Couple of mornings ago after having crossed the pedestrian overpass on Estrella, walking the short stretch before turning right under the Rockwell Flyover, I took this picture:



which confirmed my suspicion that the stickers are, indeed, the work of the MMDA Chairman in his numerous onerous ways to ingrain his name into the subconscious of the Filipino voter so that hopefully in 2010 ... you know the rest.

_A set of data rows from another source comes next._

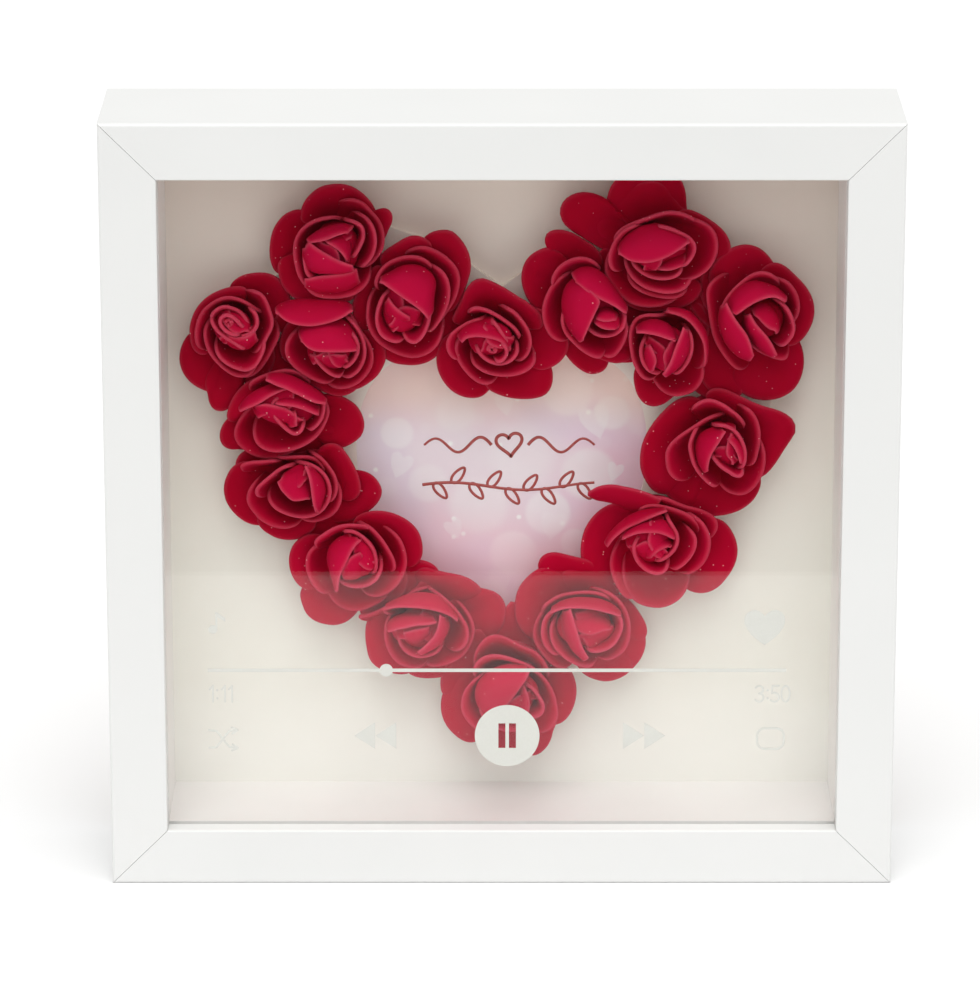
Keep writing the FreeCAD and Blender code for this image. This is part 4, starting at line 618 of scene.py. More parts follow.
         [(0.7, 6.3), (-2.2, 5.7), (-4.6, 4.4), (-5.9, 2.1), (-5.9, -0.8), (-5.1, -3.4), (-3.8, -5.4)]),
        ("C", 16.3, [(-2.6, 7.8), (-0.2, 8.3), (2.4, 7.6), (4.5, 6.1), (6.0, 3.7), (6.8, 1.2), (6.8, -1.4), (6.0, -3.8), (4.5, -5.6)]),
        ("C", 16.8, [(-2.9, 1.0), (-1.3, -1.3), (0.3, -3.1), (2.4, -4.5), (4.4, -5.7), (6.0, -5.4), (7.1, -3.4)]),
        ("F", (13, 17.3), [(1.8, 4.3), (3.4, 2.5), (4.4, 0.4), (5.1, -1.9)],
         [(3.5, 4.8), (5.6, 2.9), (6.7, 0.3), (6.7, -2.5)]),
    ],
    14: [
        ("L", 7, [(-13.7, 8.2), (-12.1, 11.9), (-10.2, 14.5), (-7.3, 16.6), (-3.9, 17.5), (-0.5, 16.8), (1.9, 15.0), (3.7, 12.4), (5.1, 9.5)]),
        ("L", 8, [(-0.0, 11.6), (3.1, 13.1), (6.0, 12.4), (8.9, 9.9), (11.3, 7.4), (13.2, 4.3), (13.9, 0.9), (13.4, -2.2), (12.1, -5.1), (10.5, -7.4), (7.9, -9.8)]),
        ("L", 6, [(9.3, -5.6), (10.6, -8.3), (11.4, -11.1), (11.6, -14.3), (10.9, -17.7), (9.3, -20.5), (6.7, -22.4), (3.3, -23.4), (-0.4, -23.2), (-3.9, -21.8), (-7.3, -19.8)]),
        ("C", 10.5, [(-9.6, 13.3), (-12.5, 10.7), (-13.8, 7.3), (-13.4, 3.4), (-12.8, -0.7), (-11.7, -5.7), (-9.9, -9.1), (-7.8, -12.5), (-5.7, -15.6), (-3.3, -18.4)]),
        ("C", 13.3, [(-11.3, -2.3), (-10.7, 0.8), (-10.0, 3.4), (-8.7, 5.8), (-7.1, 7.8), (-5.0, 9.8), (-2.9, 11.5), (-0.8, 12.5), (1.8, 12.6), (4.4, 11.5), (6.8, 9.4)]),
        ("C", 12.5, [(4.5, 12.3), (7.4, 9.7), (9.4, 6.6), (10.2, 3.2), (9.7, 0.1), (7.9, -3.0)]),
        ("C", 12.5, [(-3.9, -5.9), (-1.6, -8.0), (1.3, -9.7), (3.9, -10.7), (6.8, -11.0), (9.4, -9.5)]),
        ("C", 15.3, [(2.7, 6.6), (5.3, 5.3), (7.2, 3.2), (8.5, 0.3), (8.9, -2.5), (7.8, -5.1), (6.0, -7.1), (3.3, -7.3)]),
        ("F", (12, 17.3), [(-2.6, 2.4), (-0.8, -0.5), (1.3, -2.9), (2.9, -5.2), (4.4, -8.4)],
         [(-4.0, 1.5), (-4.0, -1.9), (-2.2, -5.3), (0.2, -8.0), (3.1, -9.9)]),
        ("F", (11, 17.8), [(-8.6, 5.4), (-7.2, 2.7), (-5.4, -0.1), (-3.5, -2.7), (-2.4, -5.3), (-1.6, -8.3)],
         [(-9.7, 3.2), (-10.4, -0.2), (-9.7, -4.1), (-7.9, -7.5), (-5.3, -10.1), (-2.4, -11.1)]),
        ("F", (12, 18.5), [(-6.1, 2.3), (-3.3, 4.6), (-0.6, 6.1), (2.0, 6.9), (4.1, 6.8), (6.2, 5.6)],
         [(-8.2, 2.9), (-7.4, 6.0), (-5.1, 8.5), (-1.7, 9.8), (1.7, 9.1), (4.4, 7.8), (6.7, 5.5)]),
        ("F", (12.8, 16.4), [(-1.4, 1.7), (-0.0, 0.2), (1.3, -1.1), (2.5, -1.9), (3.5, -2.2), (3.8, -3.3)],
         [(-2.3, 2.5), (-1.0, 3.9), (1.3, 4.2), (3.5, 2.5), (4.7, 0.1), (4.9, -2.5)]),
        ("Q", 5, [(-4.2, -23.3), (-8.8, -23.3), (-13.0, -20.6), (-15.3, -15.8), (-15.9, -10.5), (-15.4, -5.2), (-15.0, -0.5), (-13.5, 4.0), (-11.0, 6.9)]),
        ("Q", 5, [(-10.6, -2.1), (-13.7, 1.1), (-15.0, 4.8), (-14.8, 9.0), (-12.8, 12.1), (-9.8, 13.7)]),
        ("Q", 4.5, [(-5.5, -21.8), (-8.8, -23.9), (-12.4, -23.4), (-16.0, -21.3), (-18.1, -18.1), (-17.6, -14.4)]),
        ("Q", 5, [(-11.6, -5.2), (-15.2, -2.1), (-17.8, 1.6), (-18.4, 5.8), (-17.4, 10.0), (-14.9, 12.6), (-11.8, 13.7)]),
    ],
    15: [
        ("L", 7, [(-6.7, -4.4), (-8.1, -8.3), (-7.9, -11.7), (-7.0, -14.3), (-5.4, -16.2), (-3.3, -16.9), (-0.6, -16.2), (1.7, -14.5), (4.4, -12.7)]),
        ("L", 8, [(-8.3, 5.1), (-10.9, 3.5), (-12.8, 0.9), (-13.3, -2.2), (-12.8, -4.5), (-10.4, -5.0), (-7.8, -4.8)]),
        ("C", 10.5, [(-5.2, -8.6), (-3.1, -10.6), (-1.3, -12.2), (1.3, -13.3), (4.2, -13.2), (6.9, -12.2), (8.7, -10.1), (9.9, -7.3), (10.3, -3.9)]),
        ("C", 13, [(0.5, 9.4), (-2.7, 9.2), (-5.6, 9.1), (-8.2, 8.0), (-9.5, 5.9), (-9.9, 3.1), (-9.6, -0.0), (-9.0, -3.2), (-7.9, -5.8), (-6.5, -8.0), (-4.5, -9.4), (-2.2, -9.7)]),
        ("C", 12, [(-2.1, 9.3), (1.3, 10.5), (4.4, 10.0), (7.1, 8.1), (8.9, 5.4), (10.0, 2.0), (10.3, -1.6), (10.0, -5.0), (8.9, -8.4)]),
        ("F", (12, 14.5), [(-0.6, 9.7), (2.8, 8.9), (5.4, 7.3), (7.2, 5.1), (8.8, 2.1), (9.3, -1.4), (9.1, -4.8)],
         [(-0.3, 10.2), (2.6, 10.3), (5.5, 9.3), (7.8, 6.9), (9.7, 3.8), (10.2, 0.2), (9.9, -3.5)]),
        ("C", 15, [(-5.4, 4.7), (-6.8, 2.1), (-7.2, -0.2), (-6.8, -2.6), (-5.9, -4.4), (-4.6, -5.8), (-2.7, -6.7), (-0.6, -7.0)]),
        ("C", 15, [(5.1, 6.8), (6.2, 3.6), (6.4, 0.3), (5.4, -3.1), (3.3, -6.0), (0.4, -7.5)]),
        ("F", (12, 17), [(-4.5, 2.1), (-3.3, -0.2), (-2.8, -2.5), (-3.6, -4.6)],
         [(-5.5, 1.0), (-6.2, -1.9), (-5.6, -4.2), (-4.4, -5.8)]),
        ("F", (12, 18.5), [(-8.1, 5.7), (-5.2, 5.3), (-2.6, 4.8), (-0.4, 3.9), (1.8, 3.4)],
         [(-8.0, 5.3), (-6.1, 6.9), (-3.5, 7.5), (-0.6, 6.7), (1.5, 4.7), (2.3, 2.7)]),
        ("F", (12, 18.2), [(3.7, 6.9), (2.6, 4.0), (1.5, 1.1), (0.4, -2.3), (-1.4, -5.3)],
         [(4.9, 5.2), (5.7, 1.9), (5.1, -1.8), (2.8, -4.9), (-0.5, -7.2)]),
        ("Q", 5, [(-14.0, -2.5), (-13.8, 2.0), (-12.5, 6.5), (-9.8, 9.9), (-5.5, 11.5), (-0.4, 11.8), (4.7, 11.5), (8.8, 9.9), (10.6, 5.7), (11.2, 1.0)]),
    ],
    16: [
        ("L", 5, [(-13.9, 7.3), (-12.8, 11.5), (-11.5, 15.9), (-8.6, 18.8), (-3.3, 20.1), (2.0, 19.9), (5.4, 18.3), (7.0, 14.6), (7.5, 10.4), (8.8, 7.0)]),
        ("L", 6, [(-10.7, 9.1), (-12.8, 12.3), (-14.7, 13.6), (-17.1, 14.4), (-19.7, 14.4), (-22.3, 13.3), (-23.9, 11.5), (-24.4, 9.1), (-23.6, 6.8), (-21.8, 4.9), (-18.9, 2.9), (-15.5, 0.8), (-12.6, -1.6)]),
        ("L", 7, [(4.5, 9.4), (7.4, 10.3), (10.6, 9.2), (13.2, 7.7), (15.9, 5.6), (17.7, 3.4), (18.6, 0.8), (18.5, -2.1), (16.9, -4.7)]),
        ("L", 8, [(-13.9, -3.4), (-12.9, -7.1), (-11.3, -9.9), (-9.2, -12.5), (-6.6, -14.6), (-2.9, -15.9), (1.3, -15.9), (5.6, -15.2), (9.8, -13.3), (12.9, -10.5)]),
        ("C", 13, [(-13.0, 2.3), (-10.9, 5.7), (-8.5, 7.5), (-5.9, 8.7), (-3.0, 9.9), (-0.1, 11.0), (2.7, 11.6), (5.6, 11.4), (9.0, 10.4), (12.2, 8.6)]),
        ("C", 12.3, [(7.5, 11.0), (10.9, 9.4), (13.5, 7.5), (15.0, 5.0), (15.4, 1.9), (14.8, -1.0), (13.3, -3.6), (10.9, -5.7), (8.0, -7.2), (4.6, -8.3)]),
        ("C", 10.5, [(-11.9, 3.0), (-13.3, -0.4), (-13.6, -3.5), (-12.9, -6.4), (-11.6, -8.6), (-9.8, -10.8), (-7.4, -12.9), (-4.8, -13.9), (-1.1, -14.3), (2.6, -13.8), (6.0, -12.8), (9.1, -10.8)]),
        ("C", 13.8, [(-4.1, 9.3), (-7.0, 8.1), (-9.3, 6.3), (-10.9, 4.1), (-12.0, 1.8), (-12.5, -0.8), (-12.2, -3.4), (-10.9, -6.3)]),
        ("C", 12, [(-9.3, -5.5), (-6.7, -8.3), (-3.3, -10.4), (0.2, -11.5), (3.6, -11.7), (7.0, -11.1), (10.1, -9.4)]),
        ("C", 13.5, [(-9.9, 0.4), (-8.3, -3.3), (-6.7, -5.7), (-4.9, -7.4), (-2.5, -8.8), (0.4, -9.6), (3.5, -9.8), (6.7, -9.1), (9.0, -7.5), (11.6, -5.3)]),
        ("C", 15, [(-8.1, -0.0), (-6.0, -2.6), (-4.1, -4.3), (-1.8, -5.5), (1.1, -6.0), (4.0, -5.6), (6.1, -4.3), (7.6, -2.1)]),
        ("C", 16, [(-1.5, 9.1), (1.9, 8.4), (5.0, 7.3), (7.9, 5.8), (9.4, 4.1), (9.7, 2.1), (8.9, 0.0), (7.3, -2.1), (4.7, -3.4)]),
        ("F", (11, 16), [(0.0, -3.1), (3.2, -3.2), (6.6, -2.1)],
         [(1.4, -1.6), (4.3, -0.1), (7.5, 0.4)]),
        ("F", (12, 18.7), [(-10.0, 1.7), (-7.4, 0.1), (-4.5, -0.5), (-1.1, -0.3), (2.0, 0.8), (4.9, 2.5), (8.0, 4.7)],
         [(-9.9, 1.6), (-8.6, 4.1), (-6.2, 6.3), (-2.8, 7.9), (0.9, 8.0), (4.8, 6.6), (7.7, 4.5)]),
    ],
    17: [
        ("L", 6.5, [(-5.5, 10.5), (-8.2, 13.4), (-9.6, 15.5), (-9.5, 17.4), (-7.9, 18.5), (-5.5, 18.6), (-2.9, 17.8), (-0.2, 16.0), (2.7, 13.9), (5.3, 11.3)]),
        ("L", 7, [(-5.5, 13.0), (-8.9, 14.2), (-11.8, 13.1), (-14.0, 11.3), (-15.3, 8.9), (-15.7, 5.9), (-15.1, 3.1), (-14.0, 0.5), (-12.4, -1.6), (-10.0, -4.0)]),
        ("L", 6, [(-7.4, -9.5), (-5.0, -13.1), (-3.1, -15.8), (-0.8, -18.0), (1.6, -19.2), (4.0, -18.9), (5.7, -17.6), (6.6, -15.2), (8.5, -12.9)]),
        ("L", 8, [(2.9, -14.1), (6.0, -15.3), (8.9, -15.6), (11.6, -14.9), (13.2, -12.6)]),
        ("C", 12.7, [(5.4, 10.6), (2.8, 12.5), (0.2, 13.4), (-2.4, 13.3), (-5.1, 12.1), (-7.2, 10.2), (-8.7, 7.7), (-9.5, 4.6)]),
        ("C", 11.7, [(-3.5, 10.8), (-6.4, 8.2), (-8.5, 5.6), (-9.8, 3.0), (-10.6, 0.2), (-10.6, -2.7), (-9.9, -5.5), (-8.5, -8.1), (-6.4, -10.0), (-3.7, -11.5)]),
        ("C", 13.3, [(-5.6, 0.4), (-6.0, -3.3), (-5.1, -6.4), (-3.2, -8.7), (-0.9, -10.9), (1.7, -12.6), (4.6, -13.8), (7.5, -13.4)]),
        ("C", 13, [(4.4, -14.5), (7.8, -13.0), (9.9, -10.1), (11.2, -6.7), (11.7, -2.8)]),
        ("C", 15.5, [(0.1, -3.2), (1.4, -5.3), (3.0, -6.4), (5.1, -7.1), (7.5, -6.8), (9.3, -5.6), (10.5, -3.7), (11.0, -1.4), (10.3, 1.0)]),
        ("F", (13.4, 16.9), [(2.7, -3.1), (4.1, -4.1), (5.9, -4.7), (7.8, -4.5)],
         [(2.6, -2.3), (3.7, -0.4), (5.6, 0.4), (7.7, -0.4), (8.9, -2.3), (8.9, -4.1)]),
        ("F", (11, 18.3), [(0.3, 7.2), (2.7, 5.0), (4.0, 3.2), (2.9, 0.3), (1.8, -2.1), (-0.3, -7.1)],
         [(-1.7, 8.2), (-4.6, 5.6), (-5.7, 1.5), (-5.1, -2.7), (-3.5, -6.1), (-1.1, -8.7)]),
        ("F", (12, 18), [(-2.0, 7.9), (1.4, 5.1), (4.5, 3.3), (7.5, 1.7), (10.5, -0.4)],
         [(-3.3, 8.9), (-0.6, 10.6), (3.0, 10.2), (5.9, 7.6), (8.5, 4.0), (10.9, 0.1)]),
        ("F", (14.6, 17.5), [(3.1, -1.8), (4.5, -2.3), (6.0, -2.4), (7.8, -2.0)],
         [(2.9, -1.7), (4.0, -0.4), (5.7, 0.1), (7.5, -0.5), (8.3, -1.7)]),
        ("Q", 5, [(-1.3, 6.2), (1.2, 9.8), (4.0, 12.5), (5.7, 14.3), (7.3, 13.0), (7.8, 9.8), (7.3, 5.6)]),
    ],
}
THICK = 1.0                     # foam sheet, mm
NU, NV = 37, 18


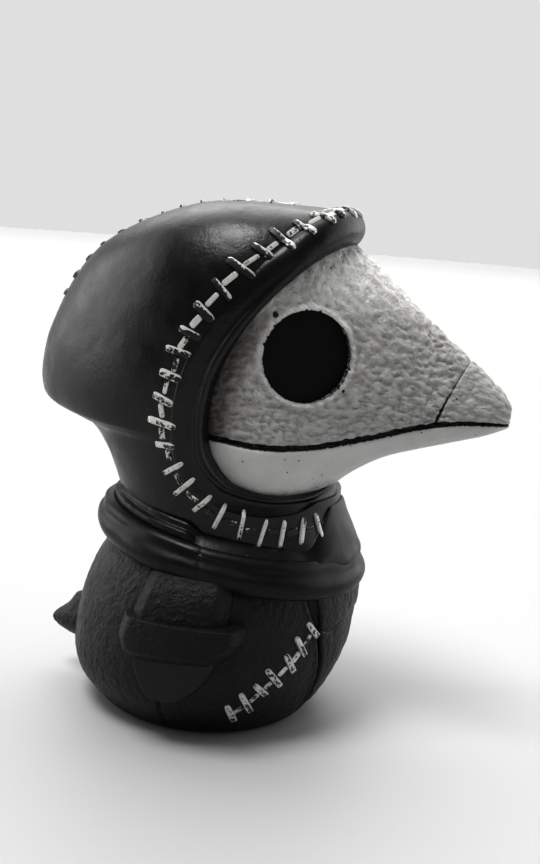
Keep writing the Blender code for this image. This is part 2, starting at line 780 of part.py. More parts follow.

I had not been able to take my own pictures of buses sporting the Flag + Bayani sticker mainly because I had started a photo blog and thought there were better pictures to take. But then I thought I should get one to pair with the photo above so I turned to Google and typed "Bayani Fernando stickers on bus" and sure enough, I got quite a few results. It turned out that I wasn't the only one dissing the Chairman, and in less gracious words too.

Apparently buses who sport the sticker on their windshields are ignored by the MMDA. They are not flagged down for any traffic infractions. Hmmm, no wonder quite a few of those buses are horrendous smoke belchers, as apparently the MMDA has also given up on its anti-smoke belching crusade. Come to think of it, it's typical MMDA BF logic. If you can't stop smoke belching buses, give them Bayani stickers instead.

There are also a lot of videos on Youtube of the MMDA blueshirts texting while appearing to be on the job. Once at the SM Ayala bus stop an MMDA Blueshirt stood directly in front of our bus, preventing it from moving forward, while his co-blueshirt banged on the door shouting at the driver: "Hindi ka ba marunong magbasa ng Tagalog?" several times.

This was because our driver had tooted on his horn, and had apparently startled this MMDA door banger. I was sitting directly behind the driver, so I took out my camera and started snapping the blueshirt that was standing in front of the bus. He saw me and moved off to the side where I could no longer see him. Then I tried to take a picture of the door-banger but the bus conductor was in the way and all I got was a picture of his back. But when the doorbanger was told by his fellow-blueshirt that someone was taking pictures, the doorbanger retreated and left us to go on our way.